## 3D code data
════════════════

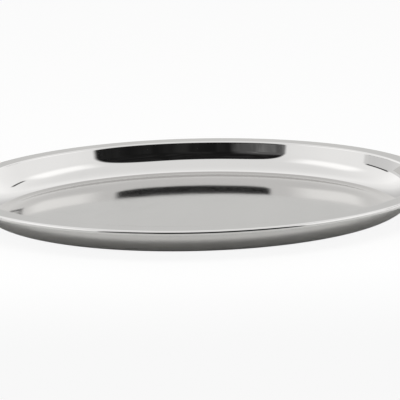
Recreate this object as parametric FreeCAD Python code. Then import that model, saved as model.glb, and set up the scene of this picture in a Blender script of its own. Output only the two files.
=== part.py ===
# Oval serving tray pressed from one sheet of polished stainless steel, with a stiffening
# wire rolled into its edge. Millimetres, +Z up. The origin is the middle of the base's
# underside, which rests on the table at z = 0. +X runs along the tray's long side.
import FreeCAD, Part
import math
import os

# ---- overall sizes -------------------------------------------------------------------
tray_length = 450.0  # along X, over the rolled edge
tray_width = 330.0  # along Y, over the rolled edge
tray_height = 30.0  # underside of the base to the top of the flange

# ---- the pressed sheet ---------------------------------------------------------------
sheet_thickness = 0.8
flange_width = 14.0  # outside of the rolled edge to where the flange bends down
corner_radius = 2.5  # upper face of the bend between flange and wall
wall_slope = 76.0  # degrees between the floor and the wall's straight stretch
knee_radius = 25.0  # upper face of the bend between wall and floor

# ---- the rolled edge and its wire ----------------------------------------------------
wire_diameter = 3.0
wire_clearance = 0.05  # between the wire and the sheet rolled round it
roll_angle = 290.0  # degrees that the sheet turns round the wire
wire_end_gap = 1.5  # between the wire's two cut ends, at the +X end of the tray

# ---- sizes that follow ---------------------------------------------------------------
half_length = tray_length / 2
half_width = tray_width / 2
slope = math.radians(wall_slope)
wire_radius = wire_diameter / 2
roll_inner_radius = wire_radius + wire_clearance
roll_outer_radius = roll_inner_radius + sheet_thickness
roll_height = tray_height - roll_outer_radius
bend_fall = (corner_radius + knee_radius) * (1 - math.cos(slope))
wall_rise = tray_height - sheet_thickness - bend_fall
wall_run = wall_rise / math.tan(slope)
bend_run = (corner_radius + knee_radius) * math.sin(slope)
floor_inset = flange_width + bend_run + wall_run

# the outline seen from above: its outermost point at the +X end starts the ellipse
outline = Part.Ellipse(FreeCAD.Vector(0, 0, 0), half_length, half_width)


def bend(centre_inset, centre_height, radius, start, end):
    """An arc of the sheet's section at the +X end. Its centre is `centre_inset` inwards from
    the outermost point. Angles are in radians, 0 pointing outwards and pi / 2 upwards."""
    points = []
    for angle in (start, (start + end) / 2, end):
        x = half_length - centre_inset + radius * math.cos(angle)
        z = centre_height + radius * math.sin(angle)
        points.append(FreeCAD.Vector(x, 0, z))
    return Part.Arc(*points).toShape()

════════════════

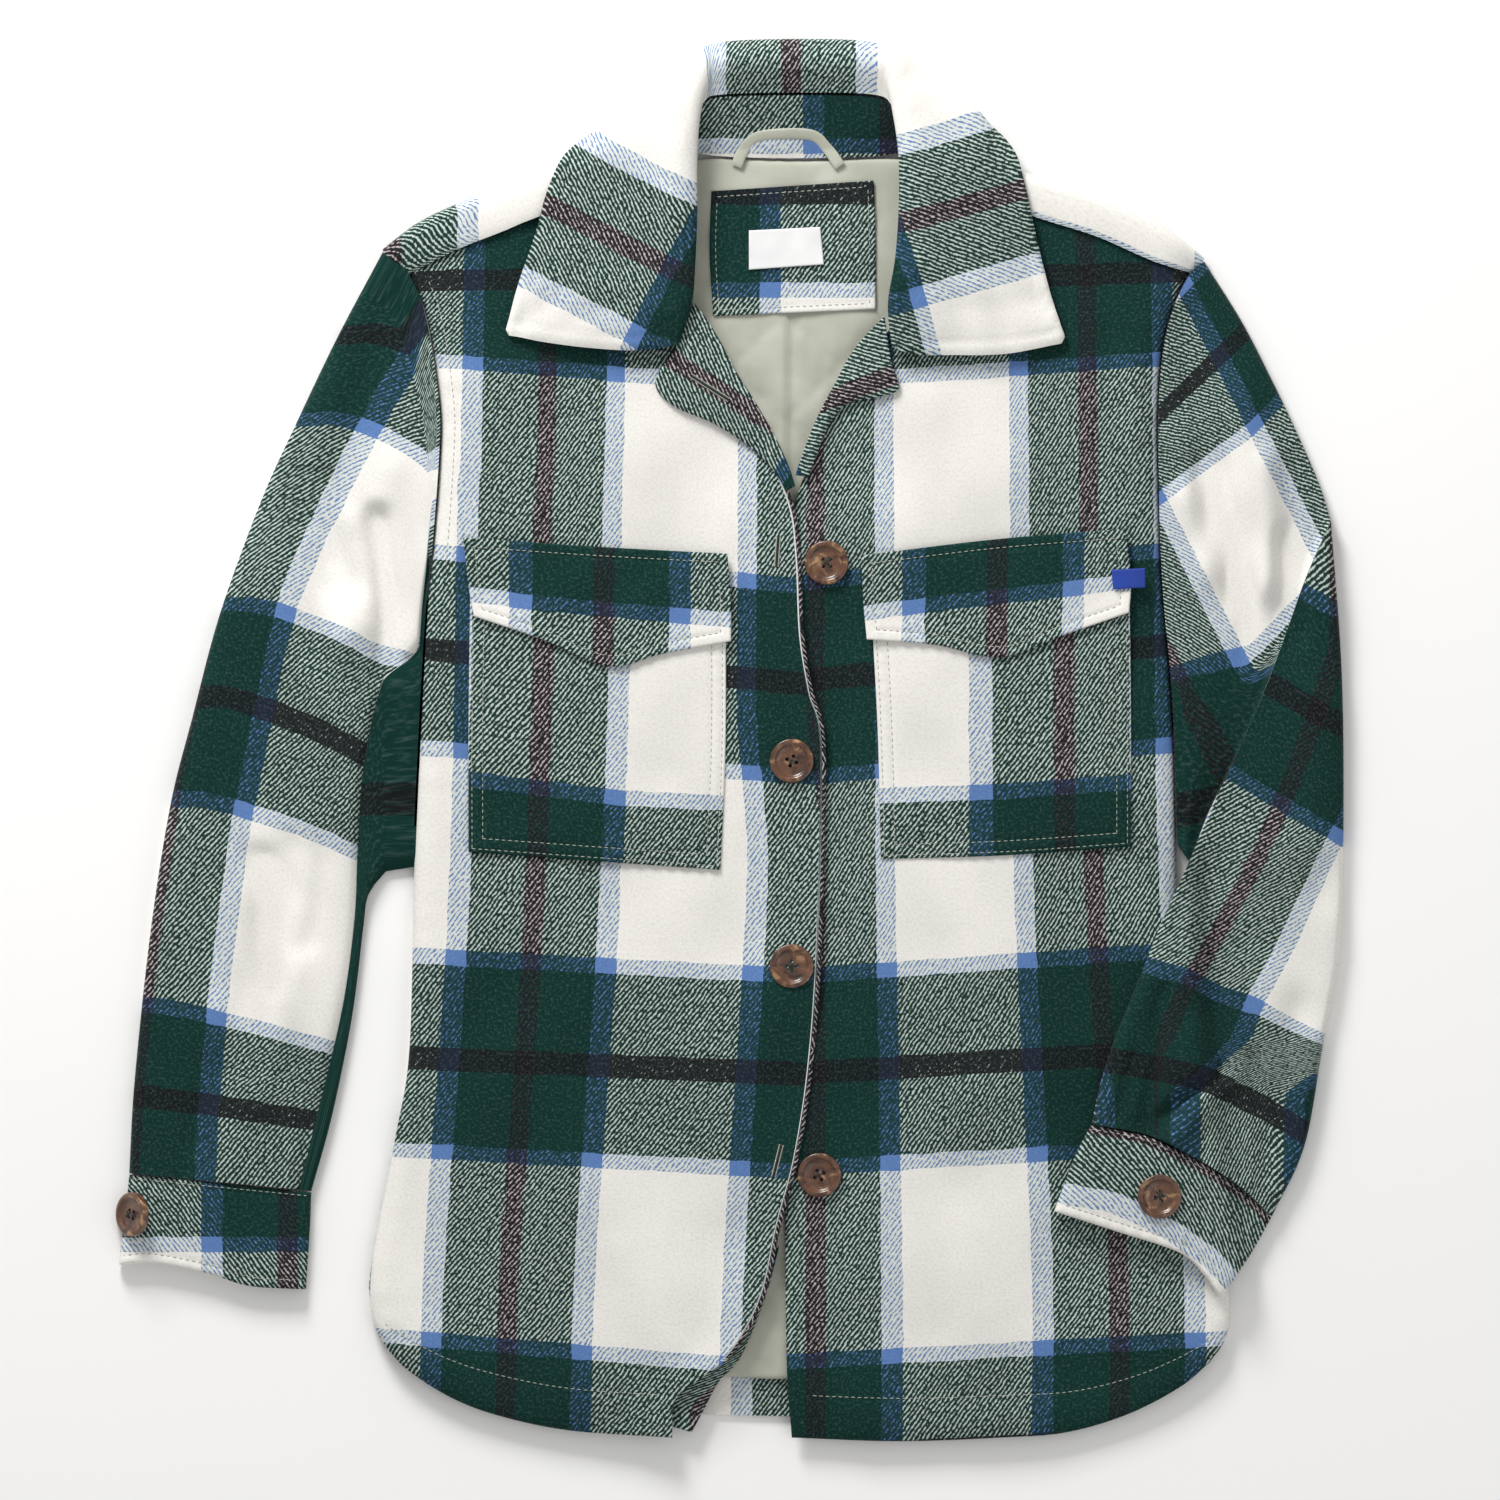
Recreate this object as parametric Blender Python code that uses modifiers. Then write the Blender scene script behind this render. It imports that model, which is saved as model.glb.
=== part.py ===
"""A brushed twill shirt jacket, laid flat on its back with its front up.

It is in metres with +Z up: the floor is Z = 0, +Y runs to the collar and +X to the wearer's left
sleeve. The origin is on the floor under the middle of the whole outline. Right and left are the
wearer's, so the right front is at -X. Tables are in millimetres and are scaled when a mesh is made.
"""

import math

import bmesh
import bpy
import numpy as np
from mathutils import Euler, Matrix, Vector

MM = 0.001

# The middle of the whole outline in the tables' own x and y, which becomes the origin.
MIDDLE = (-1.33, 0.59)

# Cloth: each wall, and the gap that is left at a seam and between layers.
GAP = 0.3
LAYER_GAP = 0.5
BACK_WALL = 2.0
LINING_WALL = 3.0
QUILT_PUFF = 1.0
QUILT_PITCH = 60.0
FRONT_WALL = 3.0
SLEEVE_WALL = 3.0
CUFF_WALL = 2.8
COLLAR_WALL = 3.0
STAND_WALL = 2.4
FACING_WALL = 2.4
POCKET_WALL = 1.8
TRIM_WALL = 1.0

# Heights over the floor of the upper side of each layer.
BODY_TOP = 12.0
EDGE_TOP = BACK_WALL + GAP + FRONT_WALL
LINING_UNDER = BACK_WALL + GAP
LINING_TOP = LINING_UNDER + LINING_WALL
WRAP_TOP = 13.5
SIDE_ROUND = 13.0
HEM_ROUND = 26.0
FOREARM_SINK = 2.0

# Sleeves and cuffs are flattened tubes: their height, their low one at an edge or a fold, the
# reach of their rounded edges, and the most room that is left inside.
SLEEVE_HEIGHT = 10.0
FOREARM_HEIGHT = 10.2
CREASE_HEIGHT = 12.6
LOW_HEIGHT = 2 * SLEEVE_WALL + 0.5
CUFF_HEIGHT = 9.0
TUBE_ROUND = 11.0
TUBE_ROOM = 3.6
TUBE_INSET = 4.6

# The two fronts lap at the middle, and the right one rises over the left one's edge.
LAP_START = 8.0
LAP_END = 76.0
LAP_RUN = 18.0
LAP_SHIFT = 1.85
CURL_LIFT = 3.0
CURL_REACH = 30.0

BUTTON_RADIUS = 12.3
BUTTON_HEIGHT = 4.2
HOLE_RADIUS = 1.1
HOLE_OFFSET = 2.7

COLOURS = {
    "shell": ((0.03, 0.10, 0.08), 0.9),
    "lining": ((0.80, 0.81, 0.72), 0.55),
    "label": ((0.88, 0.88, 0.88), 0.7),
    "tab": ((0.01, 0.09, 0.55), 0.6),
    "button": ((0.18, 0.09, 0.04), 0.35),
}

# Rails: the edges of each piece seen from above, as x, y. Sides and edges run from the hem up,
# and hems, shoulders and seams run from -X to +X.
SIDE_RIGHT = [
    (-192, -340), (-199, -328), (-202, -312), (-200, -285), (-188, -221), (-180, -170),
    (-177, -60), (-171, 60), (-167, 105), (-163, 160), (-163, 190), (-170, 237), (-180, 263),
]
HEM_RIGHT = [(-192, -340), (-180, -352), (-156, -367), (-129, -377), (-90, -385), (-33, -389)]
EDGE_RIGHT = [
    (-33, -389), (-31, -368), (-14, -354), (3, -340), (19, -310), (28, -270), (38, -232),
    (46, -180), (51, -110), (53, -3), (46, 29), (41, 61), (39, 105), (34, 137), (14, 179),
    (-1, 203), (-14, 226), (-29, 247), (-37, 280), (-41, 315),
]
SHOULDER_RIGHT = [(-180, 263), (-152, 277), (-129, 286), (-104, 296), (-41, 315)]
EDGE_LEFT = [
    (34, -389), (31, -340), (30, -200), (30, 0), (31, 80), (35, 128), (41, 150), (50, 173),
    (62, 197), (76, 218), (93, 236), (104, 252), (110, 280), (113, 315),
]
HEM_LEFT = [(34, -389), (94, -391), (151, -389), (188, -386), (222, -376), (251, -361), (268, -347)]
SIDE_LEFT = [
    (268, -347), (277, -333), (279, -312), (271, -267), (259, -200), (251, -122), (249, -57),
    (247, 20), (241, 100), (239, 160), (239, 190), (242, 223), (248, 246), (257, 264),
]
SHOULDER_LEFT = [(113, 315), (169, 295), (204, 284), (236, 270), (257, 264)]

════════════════

## Objective
Begin with the line containing "Recreate this object as parametric FreeCAD", end with the line containing "knee_radius = 25.0", and transcribe exactly every line in that span, with nothing added.

## Output below
Recreate this object as parametric FreeCAD Python code. Then import that model, saved as model.glb, and set up the scene of this picture in a Blender script of its own. Output only the two files.
=== part.py ===
# Oval serving tray pressed from one sheet of polished stainless steel, with a stiffening
# wire rolled into its edge. Millimetres, +Z up. The origin is the middle of the base's
# underside, which rests on the table at z = 0. +X runs along the tray's long side.
import FreeCAD, Part
import math
import os

# ---- overall sizes -------------------------------------------------------------------
tray_length = 450.0  # along X, over the rolled edge
tray_width = 330.0  # along Y, over the rolled edge
tray_height = 30.0  # underside of the base to the top of the flange

# ---- the pressed sheet ---------------------------------------------------------------
sheet_thickness = 0.8
flange_width = 14.0  # outside of the rolled edge to where the flange bends down
corner_radius = 2.5  # upper face of the bend between flange and wall
wall_slope = 76.0  # degrees between the floor and the wall's straight stretch
knee_radius = 25.0  # upper face of the bend between wall and floor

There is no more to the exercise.